Esa forma de entrar y salir de la escena que deben sentir los intérpretes y que el cineasta ha depurado hasta casi el paroxismo en cada secuencia, es también la que nos invita a sentir como espectadores, pues pareciera que el cineasta nunca nos permite entrar pero tampoco salir del todo de sus películas. Como si lo idóneo y apropiado fuera poder experimentarlas en estado de duermevuela, no parecen construirse, sino crecer de modo orgánico, casi a ciegas, siguiendo un proceso de reescritura en pos de un vacío que solo puedan llenar las imágenes y los sonidos. En Song to Song, incluso, los temas musicales juegan como comentarios a pie de página, sean temas de Bob Dylan, Patti Smith o Del Shannon.
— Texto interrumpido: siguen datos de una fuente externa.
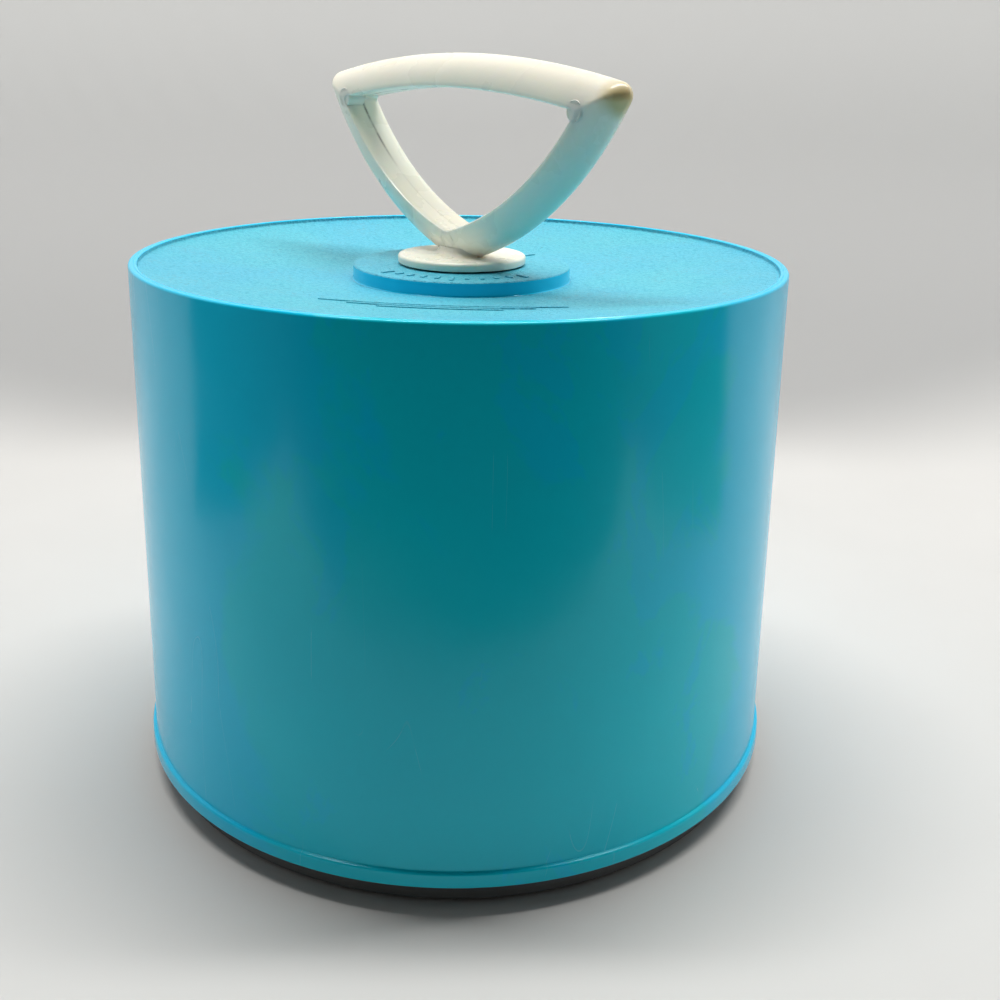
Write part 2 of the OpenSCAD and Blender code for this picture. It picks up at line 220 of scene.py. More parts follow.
class Finish:
    """A procedural material on Object coordinates, built up from a few kinds of node."""

    def __init__(self, name, **sockets):
        self.material = bpy.data.materials.new(name)
        self.material.use_nodes = True
        self.tree = self.material.node_tree
        self.shader = self.tree.nodes["Principled BSDF"]
        for key, value in sockets.items():
            self.shader.inputs[key.replace("_", " ")].default_value = value
        self.place = self.tree.nodes.new("ShaderNodeTexCoord").outputs["Object"]

    def put(self, socket, value):
        """Links a node's output to a socket, or sets the socket to a number or colour."""
        if isinstance(value, bpy.types.NodeSocket):
            self.tree.links.new(value, socket)
        elif isinstance(value, (tuple, list)) and len(value) == 3 and socket.type == "RGBA":
            socket.default_value = (*value, 1)
        else:
            socket.default_value = value

    def set(self, **sockets):
        """Sets or links the shader's own sockets."""
        for key, value in sockets.items():
            self.put(self.shader.inputs[key.replace("_", " ")], value)

    def stretched(self, scale, shift=(0, 0, 0)):
        """Object coordinates scaled by a factor on each axis, then shifted."""
        node = self.tree.nodes.new("ShaderNodeMapping")
        node.inputs["Scale"].default_value = scale
        node.inputs["Location"].default_value = shift
        self.put(node.inputs["Vector"], self.place)
        return node.outputs[0]

    def noise(self, scale, detail=2, roughness=0.5, distortion=0, place=None):
        """Cloudy noise with features about 1 / scale metres across."""
        node = self.tree.nodes.new("ShaderNodeTexNoise")
        for key, value in (
            ("Scale", scale),
            ("Detail", detail),
            ("Roughness", roughness),
            ("Distortion", distortion),
        ):
            node.inputs[key].default_value = value
        self.put(node.inputs["Vector"], place or self.place)
        return node.outputs[0]

    def cells(self, scale, output="Distance"):
        """Voronoi cells 1 / scale metres across: the distance to the nearest point, or a cell's colour."""
        node = self.tree.nodes.new("ShaderNodeTexVoronoi")
        node.inputs["Scale"].default_value = scale
        self.put(node.inputs["Vector"], self.place)
        return node.outputs[output]

    def band(self, value, low, high, at_low=0.0, at_high=1.0):
        """Smooth step from at_low to at_high as value goes from low to high."""
        node = self.tree.nodes.new("ShaderNodeMapRange")
        node.interpolation_type = "SMOOTHSTEP"
        for index, item in enumerate((value, low, high, at_low, at_high)):
            self.put(node.inputs[index], item)
        return node.outputs[0]

    def math(self, operation, a, b=0.0):
        """One step of arithmetic, named as Blender's Math node names it."""
        node = self.tree.nodes.new("ShaderNodeMath")
        node.operation = operation
        self.put(node.inputs[0], a)
        self.put(node.inputs[1], b)
        return node.outputs[0]

    def product(self, *values):
        """The product of several masks or numbers."""
        total = values[0]
        for value in values[1:]:
            total = self.math("MULTIPLY", total, value)
        return total

    def mix(self, a, b, share):
        """Colour a turning into colour b as share goes from 0 to 1. In a colour mix the node's sockets 6
        and 7 are the two colours."""
        node = self.tree.nodes.new("ShaderNodeMix")
        node.data_type = "RGBA"
        self.put(node.inputs[0], share)
        self.put(node.inputs[6], a)
        self.put(node.inputs[7], b)
        return node.outputs[2]

    def axis(self, name):
        """One of the Object coordinates, X, Y or Z."""
        node = self.tree.nodes.new("ShaderNodeSeparateXYZ")
        self.put(node.inputs[0], self.place)
        return node.outputs[name]

    def radius(self):
        """Distance from the Z axis."""
        squares = [self.product(self.axis(name), self.axis(name)) for name in "XY"]
        return self.math("SQRT", self.math("ADD", *squares))

    def near(self, point, inner, outer, ragged=0.0):
        """Mask that is 1 within inner metres of a point and fades to 0 at outer, its edge pushed about
        by noise."""
        node = self.tree.nodes.new("ShaderNodeVectorMath")
        node.operation = "DISTANCE"
        self.put(node.inputs[0], self.place)
        node.inputs[1].default_value = point
        away = node.outputs["Value"]
        if ragged:
            push = self.product(self.math("SUBTRACT", self.noise(90, 4), 0.5), ragged * 2)
            away = self.math("ADD", away, push)
        return self.band(away, inner, outer, 1.0, 0.0)

    def facing(self, direction):
        """How far the way out from the Z axis is turned to a level direction, from -1 to 1."""
        flat = self.tree.nodes.new("ShaderNodeVectorMath")
        flat.operation = "MULTIPLY"
        self.put(flat.inputs[0], self.place)
        flat.inputs[1].default_value = (1, 1, 0)
        unit = self.tree.nodes.new("ShaderNodeVectorMath")
        unit.operation = "NORMALIZE"
        self.put(unit.inputs[0], flat.outputs[0])
        dot = self.tree.nodes.new("ShaderNodeVectorMath")
        dot.operation = "DOT_PRODUCT"
        self.put(dot.inputs[0], unit.outputs[0])
        dot.inputs[1].default_value = (*direction, 0)
        return dot.outputs["Value"]

    def bump(self, height, distance, strength=1.0, normal=None):
        """Surface normal pushed about by a height, which is in units of distance, in metres."""
        node = self.tree.nodes.new("ShaderNodeBump")
        node.inputs["Strength"].default_value = strength
        node.inputs["Distance"].default_value = distance
        self.put(node.inputs["Height"], height)
        if normal is not None:
            self.put(node.inputs["Normal"], normal)
        return node.outputs[0]

    def specks(self, scale, size, share):
        """Mask of small round specks of about size metres, in a share of the cells."""
        close = self.band(self.cells(scale), size * scale * 0.6, size * scale, 1.0, 0.0)
        tint = self.tree.nodes.new("ShaderNodeSeparateColor")
        self.put(tint.inputs[0], self.cells(scale, "Color"))
        return self.product(close, self.math("LESS_THAN", tint.outputs[0], share))

    def hairlines(self, scale, width, place, sparse):
        """Mask of thin wandering scratches: the level line of a noise, kept where another is high."""
        level = self.noise(scale, 1, 0.4, 0.6, place)
        away = self.math("ABSOLUTE", self.math("SUBTRACT", level, 0.5))
        line = self.band(away, width * 0.4, width, 1.0, 0.0)
        return self.product(line, self.band(self.noise(sparse, 3), 0.56, 0.62))


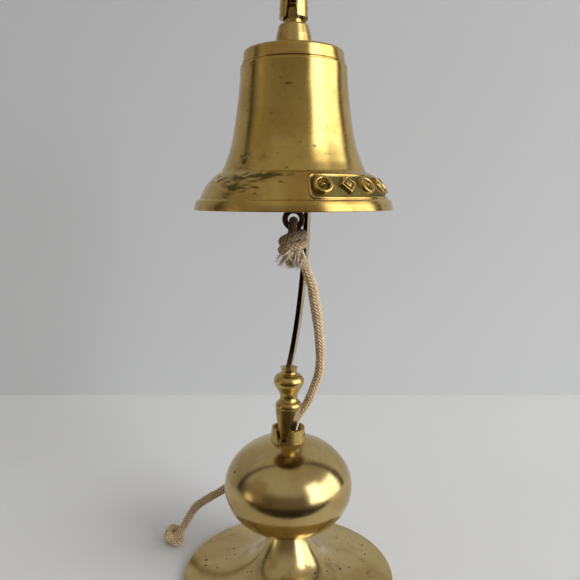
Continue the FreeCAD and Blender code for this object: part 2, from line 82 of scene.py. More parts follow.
class Graph:
    """Short way to write shader nodes: every call returns an output socket."""

    def __init__(self, tree):
        self.tree = tree

    def node(self, kind, **settings):
        made = self.tree.nodes.new(kind)
        for name, value in settings.items():
            setattr(made, name, value)
        return made

    def put(self, socket, value):
        if isinstance(value, bpy.types.NodeSocket):
            self.tree.links.new(value, socket)
        elif value is not None:
            socket.default_value = value

    def math(self, operation, a, b=None, c=None):
        made = self.node("ShaderNodeMath", operation=operation)
        for socket, value in zip(made.inputs, (a, b, c)):
            self.put(socket, value)
        return made.outputs[0]

    def dot(self, a, b):
        made = self.node("ShaderNodeVectorMath", operation="DOT_PRODUCT")
        self.put(made.inputs[0], a)
        self.put(made.inputs[1], b)
        return made.outputs["Value"]

    def ramp(self, value, low, high):
        """Smooth rise from 0 at low to 1 at high."""
        made = self.node("ShaderNodeMapRange", interpolation_type="SMOOTHSTEP")
        for socket, item in zip(made.inputs, (value, low, high)):
            self.put(socket, item)
        return made.outputs[0]

    def mix(self, share, a, b):
        """Mix of two colours, by the node's colour sockets."""
        made = self.node("ShaderNodeMix", data_type="RGBA")
        self.put(made.inputs["Factor"], share)
        self.put(made.inputs[6], a)
        self.put(made.inputs[7], b)
        return made.outputs[2]

    def place(self, scale=(1, 1, 1), turn=(0, 0, 0)):
        """Position on the object, stretched and turned."""
        coordinates = self.node("ShaderNodeTexCoord").outputs["Object"]
        made = self.node("ShaderNodeMapping")
        self.put(made.inputs["Vector"], coordinates)
        self.put(made.inputs["Scale"], scale)
        self.put(made.inputs["Rotation"], turn)
        return made.outputs[0]

    def noise(self, where, scale, detail=4.0, rough=0.5, twist=0.0):
        made = self.node("ShaderNodeTexNoise")
        for name, value in (("Vector", where), ("Scale", scale), ("Detail", detail),
                            ("Roughness", rough), ("Distortion", twist)):
            self.put(made.inputs[name], value)
        return made.outputs[0]

    def cells(self, where, scale):
        """Distance to the nearest of scattered points."""
        made = self.node("ShaderNodeTexVoronoi")
        self.put(made.inputs["Vector"], where)
        self.put(made.inputs["Scale"], scale)
        return made.outputs["Distance"]

    def bump(self, height, strength, distance, normal=None):
        made = self.node("ShaderNodeBump")
        for name, value in (("Height", height), ("Strength", strength), ("Distance", distance),
                            ("Normal", normal)):
            self.put(made.inputs[name], value)
        return made.outputs[0]


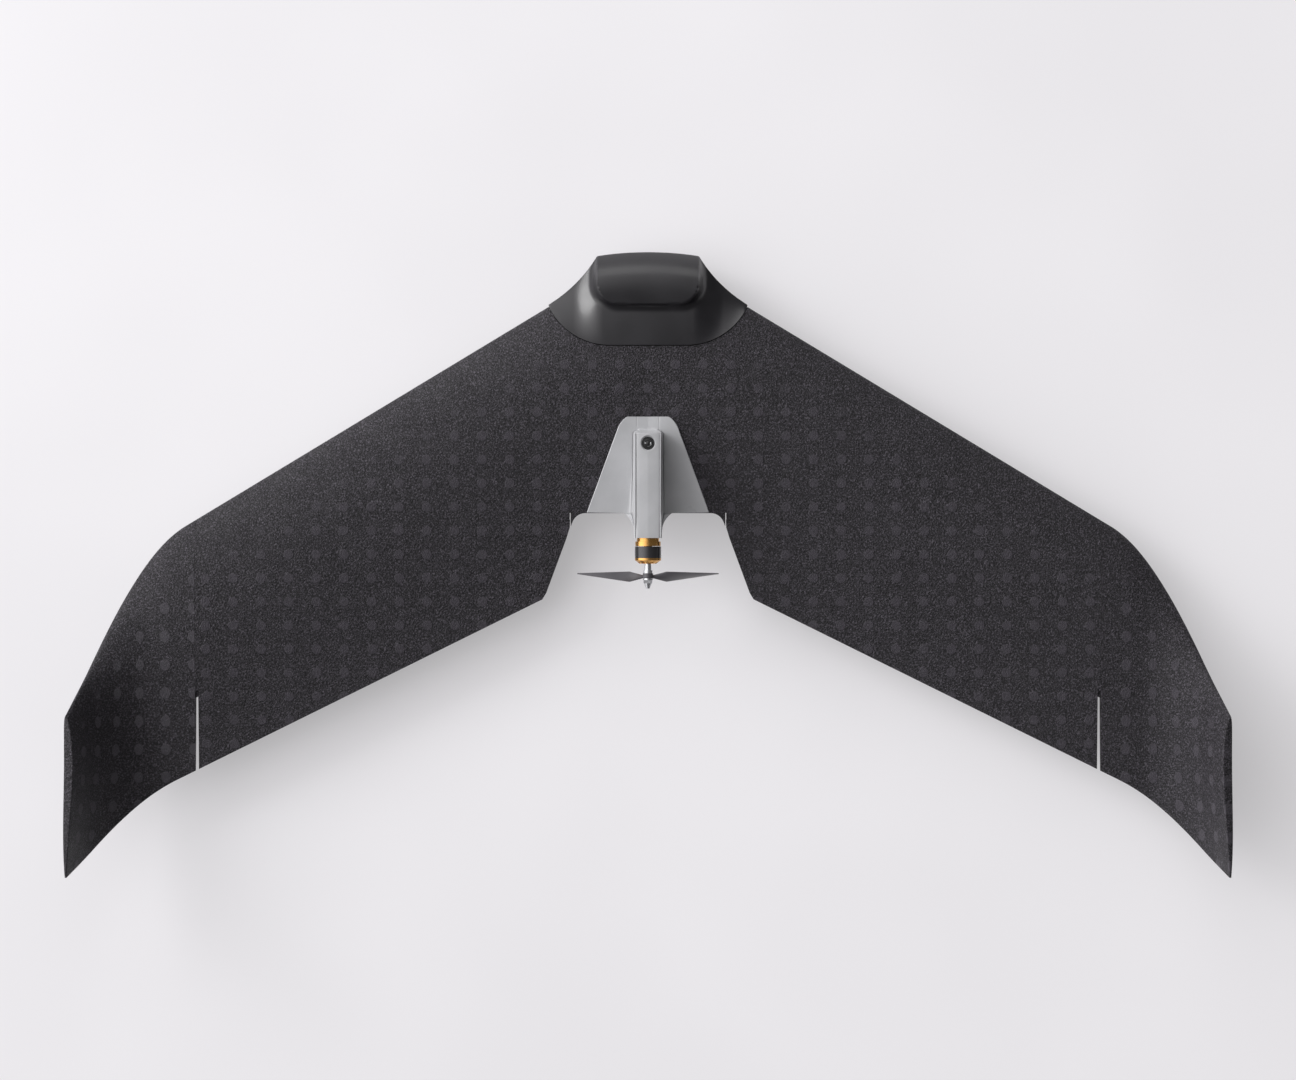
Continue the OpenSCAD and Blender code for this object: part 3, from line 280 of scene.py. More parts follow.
class Graph:
    """The node tree of one material, with short ways to add the nodes that finishes share."""

    def __init__(self, name: str) -> None:
        """Starts a material with a principled surface that reads places in the row frame."""
        self.material = bpy.data.materials.new(name)
        self.material.use_nodes = True
        self.tree = self.material.node_tree
        self.tree.nodes.clear()
        output = self.tree.nodes.new("ShaderNodeOutputMaterial")
        self.surface = self.tree.nodes.new("ShaderNodeBsdfPrincipled")
        self.tree.links.new(self.surface.outputs[0], output.inputs["Surface"])
        self.place = self.tree.nodes.new("ShaderNodeTexCoord").outputs["Object"]

    def feed(self, socket: Socket, value: Value) -> None:
        """Links a socket to another one, or sets its constant."""
        if isinstance(value, bpy.types.NodeSocket):
            self.tree.links.new(value, socket)
        else:
            socket.default_value = value

    def node(self, kind: str, inputs: dict[str | int, Value] | None = None,
             **settings: object) -> bpy.types.Node:
        """Adds a node.

        Args:
            kind: Type of the node, without its common prefix.
            inputs: Values or sockets, by input name or number.
            **settings: Attributes of the node.

        Returns:
            The new node.
        """
        made = self.tree.nodes.new(f"ShaderNode{kind}")
        for key, value in settings.items():
            setattr(made, key, value)
        for key, value in (inputs or {}).items():
            self.feed(made.inputs[key], value)
        return made

    def maths(self, operation: str, a: Value, b: Value = 0.0, c: Value = 0.0) -> Socket:
        """Adds a sum on numbers and returns its result."""
        made = self.node("Math", {0: a, 1: b, 2: c}, operation=operation)
        return made.outputs[0]

    def span(self, value: Value, low: float, high: float, to_low: float = 0.0, to_high: float = 1.0,
             soft: bool = True) -> Socket:
        """Maps a range of a value onto another range and returns it, held to its ends."""
        made = self.node("MapRange", {0: value, 1: low, 2: high, 3: to_low, 4: to_high},
                         interpolation_type="SMOOTHSTEP" if soft else "LINEAR")
        return made.outputs[0]

    def noise(self, size: float, detail: float = 2.0, rough: float = 0.5, place: Socket | None = None,
              stretch: Point = (1, 1, 1)) -> Socket:
        """Adds noise whose lumps are about a size across, and returns it."""
        where = self.place if place is None else place
        if stretch != (1, 1, 1):
            where = self.node("VectorMath", {0: where, 1: stretch}, operation="MULTIPLY").outputs[0]
        made = self.node("TexNoise", {"Vector": where, "Scale": 1 / size, "Detail": detail,
                                      "Roughness": rough})
        return made.outputs[0]

    def cells(self, size: float, place: Socket | None = None, edges: bool = False) -> Socket:
        """Adds cells of about a size across, and returns the distance to their centre or edge."""
        where = self.place if place is None else place
        made = self.node("TexVoronoi", {"Vector": where, "Scale": 1 / size},
                         feature="DISTANCE_TO_EDGE" if edges else "F1")
        return made.outputs["Distance"]

    def blend(self, share: Value, a: Value, b: Value) -> Socket:
        """Mixes two colours by a share and returns the result."""
        made = self.node("Mix", data_type="RGBA")
        self.feed(made.inputs["Factor"], share)
        self.feed(made.inputs[6], a)
        self.feed(made.inputs[7], b)
        return made.outputs[2]

    def bump(self, height: Value, depth: float, strength: float = 1.0, under: Socket | None = None) -> Socket:
        """Adds relief of a depth, on top of another relief, and returns its normal."""
        made = self.node("Bump", {"Height": height, "Distance": depth, "Strength": strength})
        if under is not None:
            self.feed(made.inputs["Normal"], under)
        return made.outputs[0]

    def axes(self) -> tuple[Socket, Socket, Socket]:
        """Returns the place's X, Y and Z."""
        made = self.node("SeparateXYZ", {0: self.place})
        return made.outputs[0], made.outputs[1], made.outputs[2]


class Texture(Enum):
    """How the surface of a plain finish was made."""

    MOULDED = "moulded"
    TURNED = "turned"
    DRAWN = "drawn"
    WOVEN = "woven"
    BOARD = "board"
    CARBON = "carbon"
    WRAP = "wrap"
    WOUND = "wound"


def tone(colour: Point, factor: float = 1.0) -> tuple[float, float, float, float]:
    """Returns a colour, made lighter or darker, with full opacity."""
    return (min(1.0, colour[0] * factor), min(1.0, colour[1] * factor), min(1.0, colour[2] * factor), 1.0)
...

Y así, película a película, en el enfebrecido siglo XXI de la era digital, Malick entrega como montaje final de este díptico algo que se parece más al montaje inicial, al que se construye en la mente cuando se piensa la película, como en un sueño.
Camino de redención
Como cabe esperar en el megalómano autor de El árbol de la vida, el pathos de ambas películas camina hacia una exploración mística, que se resiste a mostrar su belleza en entornos urbanos y viviendas acristaladas donde se sirven cócteles al borde de la piscina. Hay un camino hacia la redención en sus búsquedas amorosas. Cuando Malick filma a Patti Smith contando su historia de monogamia con el hombre al que amó por encima de todo, surge el contraste con la figura cuasi satánica de promiscuidad, perversión y perdición que representa el cuerpo (pero no las palabras, pues apenas las tiene) de Fassbender. El filme busca su identidad en las colisiones entre lo que vemos y lo que predica. Así, no habría escena más ridícula en manos de otro director que la de un hombre asistiendo al espectáculo de una stripper, con la cámara en contrapicado, mientras musita con gravedad: “¿Cómo puedo alcanzarte?”. Quizá solo Malick puede hacerlo.
Se intuye o se detecta un importante trabajo de destilación en la sala de montaje, o más bien de escritura, pero todo ello para acabar con la sensación de que el esbozo es la obra terminada. O el sueño que soñó la película antes de hacerse.